Review / ’Coco’ (PG) **

FOR its youthful target audience, “Coco” strikes me as a bit of a swizzle. It’s set in Mexico, where they speak Spanish and have a culture that percolates to the US carried by those border crossers whom the Donald wants to stop by building the world’s second-biggest wall after the Chinese one.

The plot unfolds on the Day of The Dead. Actually three days. Little Miguel wants to be a musician. After his musician great great grandfather abandoned the family, his granny made a rule forbidding music in the family home.

Miguel journeys to the afterlife world to get his ancestor’s blessing. The best laid plans of mice and men…

“Coco” runs for 105 minutes before explaining its title. Actors deliver its US-centric 21st century dialogue in pseudo-Spanish accents. It’s colourful, noisy animation which, if writer/director Lee Unkrich had filmed it as live action, might in time past have been the black-and-white B-movie for the first half of a double bill before interval and the feature that the audience had really come to see.

And unlikely that parents would take littlies to see it.

But “Coco” is an animation. From Pixar, a branch of Walt Disney Studios. And if it sails under the Disney flag, it must be okay for littlies, mustn’t it?

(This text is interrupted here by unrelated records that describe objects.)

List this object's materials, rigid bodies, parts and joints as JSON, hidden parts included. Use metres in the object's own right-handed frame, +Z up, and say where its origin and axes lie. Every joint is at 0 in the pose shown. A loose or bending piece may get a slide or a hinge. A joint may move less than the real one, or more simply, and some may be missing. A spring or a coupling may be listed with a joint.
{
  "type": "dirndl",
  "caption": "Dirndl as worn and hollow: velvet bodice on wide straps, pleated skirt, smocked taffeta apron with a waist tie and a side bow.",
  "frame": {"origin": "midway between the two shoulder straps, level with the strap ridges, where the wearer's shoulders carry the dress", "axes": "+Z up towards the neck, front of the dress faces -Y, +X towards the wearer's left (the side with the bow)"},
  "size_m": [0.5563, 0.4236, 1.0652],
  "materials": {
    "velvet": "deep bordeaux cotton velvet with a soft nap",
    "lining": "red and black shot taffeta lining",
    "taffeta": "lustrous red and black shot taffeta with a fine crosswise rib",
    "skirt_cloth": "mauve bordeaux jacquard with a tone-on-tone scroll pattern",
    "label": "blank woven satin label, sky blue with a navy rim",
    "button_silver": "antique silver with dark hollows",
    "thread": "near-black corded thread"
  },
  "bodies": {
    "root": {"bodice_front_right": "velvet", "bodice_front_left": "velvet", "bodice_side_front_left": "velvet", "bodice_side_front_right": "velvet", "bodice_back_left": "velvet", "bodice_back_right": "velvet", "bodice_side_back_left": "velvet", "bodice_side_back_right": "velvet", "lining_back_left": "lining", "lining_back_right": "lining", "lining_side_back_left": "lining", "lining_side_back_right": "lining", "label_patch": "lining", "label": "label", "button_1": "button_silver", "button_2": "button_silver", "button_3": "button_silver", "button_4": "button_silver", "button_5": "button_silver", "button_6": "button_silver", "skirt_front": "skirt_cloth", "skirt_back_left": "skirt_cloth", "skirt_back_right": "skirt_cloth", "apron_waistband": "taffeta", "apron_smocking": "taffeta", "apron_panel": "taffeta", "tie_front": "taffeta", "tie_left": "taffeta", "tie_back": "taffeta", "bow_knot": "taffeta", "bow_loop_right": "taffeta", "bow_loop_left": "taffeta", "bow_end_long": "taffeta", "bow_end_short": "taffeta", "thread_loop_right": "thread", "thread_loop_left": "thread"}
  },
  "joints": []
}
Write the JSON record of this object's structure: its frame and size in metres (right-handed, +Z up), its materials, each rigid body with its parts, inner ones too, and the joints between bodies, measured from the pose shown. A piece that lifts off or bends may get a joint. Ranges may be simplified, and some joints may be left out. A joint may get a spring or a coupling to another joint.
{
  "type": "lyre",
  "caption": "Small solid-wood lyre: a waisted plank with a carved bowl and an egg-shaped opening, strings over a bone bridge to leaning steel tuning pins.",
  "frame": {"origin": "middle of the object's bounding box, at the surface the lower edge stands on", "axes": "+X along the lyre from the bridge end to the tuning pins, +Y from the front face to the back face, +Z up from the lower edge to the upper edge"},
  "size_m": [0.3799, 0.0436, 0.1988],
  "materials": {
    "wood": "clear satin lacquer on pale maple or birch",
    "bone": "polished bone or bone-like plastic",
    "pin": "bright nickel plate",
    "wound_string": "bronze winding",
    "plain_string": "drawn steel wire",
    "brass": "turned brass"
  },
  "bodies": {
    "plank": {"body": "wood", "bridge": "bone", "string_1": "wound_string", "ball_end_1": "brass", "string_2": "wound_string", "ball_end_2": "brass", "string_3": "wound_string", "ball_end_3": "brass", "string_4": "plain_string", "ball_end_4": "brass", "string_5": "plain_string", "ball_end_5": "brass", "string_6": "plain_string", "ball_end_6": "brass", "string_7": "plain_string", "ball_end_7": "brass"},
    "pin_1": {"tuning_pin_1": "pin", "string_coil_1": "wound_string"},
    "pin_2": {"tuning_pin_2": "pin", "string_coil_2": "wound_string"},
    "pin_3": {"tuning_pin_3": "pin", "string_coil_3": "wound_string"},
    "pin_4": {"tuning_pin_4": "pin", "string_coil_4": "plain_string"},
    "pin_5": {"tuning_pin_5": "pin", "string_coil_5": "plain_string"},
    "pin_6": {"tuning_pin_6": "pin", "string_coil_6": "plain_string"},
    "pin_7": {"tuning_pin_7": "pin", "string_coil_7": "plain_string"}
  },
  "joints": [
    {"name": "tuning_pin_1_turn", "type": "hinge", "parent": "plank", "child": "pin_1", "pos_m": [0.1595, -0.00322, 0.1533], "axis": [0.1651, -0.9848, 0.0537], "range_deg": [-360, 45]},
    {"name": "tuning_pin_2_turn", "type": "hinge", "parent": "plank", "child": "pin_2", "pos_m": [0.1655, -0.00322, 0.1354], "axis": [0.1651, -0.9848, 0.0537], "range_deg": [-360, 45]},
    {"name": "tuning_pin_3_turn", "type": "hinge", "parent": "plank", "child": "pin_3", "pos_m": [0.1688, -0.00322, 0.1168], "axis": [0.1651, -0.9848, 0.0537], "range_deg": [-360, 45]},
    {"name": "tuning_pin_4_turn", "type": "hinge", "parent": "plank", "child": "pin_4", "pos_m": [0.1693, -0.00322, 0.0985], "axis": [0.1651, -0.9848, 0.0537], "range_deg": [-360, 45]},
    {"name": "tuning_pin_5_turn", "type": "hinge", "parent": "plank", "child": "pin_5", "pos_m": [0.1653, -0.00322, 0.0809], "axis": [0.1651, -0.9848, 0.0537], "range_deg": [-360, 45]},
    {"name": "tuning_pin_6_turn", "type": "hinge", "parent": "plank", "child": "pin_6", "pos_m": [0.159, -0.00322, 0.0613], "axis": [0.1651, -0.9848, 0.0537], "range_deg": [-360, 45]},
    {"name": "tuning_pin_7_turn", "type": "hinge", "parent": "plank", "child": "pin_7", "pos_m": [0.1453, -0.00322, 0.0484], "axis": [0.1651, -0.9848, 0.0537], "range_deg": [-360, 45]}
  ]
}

Wrong. Quite wrong. I watched it sitting beside a mother with daughters aged perhaps four and two who seemed often to lose interest. When it ended, the mother agreed with me about animated features.

Grown-ups make animated films for sale to children. Grown-ups often lose their childhood perceptions. Animation costs are high. Producers need bums on seats. Enter the snake-oil merchants. Kids at half price. Tawdry sugar-rich tie-ins. It’s a money mine. Corporate bosses start planning a sequel. Shareholders love the movie and give its makers a salary boost. Publicists aren’t paid to wonder whether the target audience understands the product.

Disney doesn’t normally release production cost information but industry sources estimate that Pixar would have spent around $US175 million making ”Coco”.  Opening in the US on November 26, it took $US50.8 million in its first weekend. Before its Australian release, it had taken $US503.8 million.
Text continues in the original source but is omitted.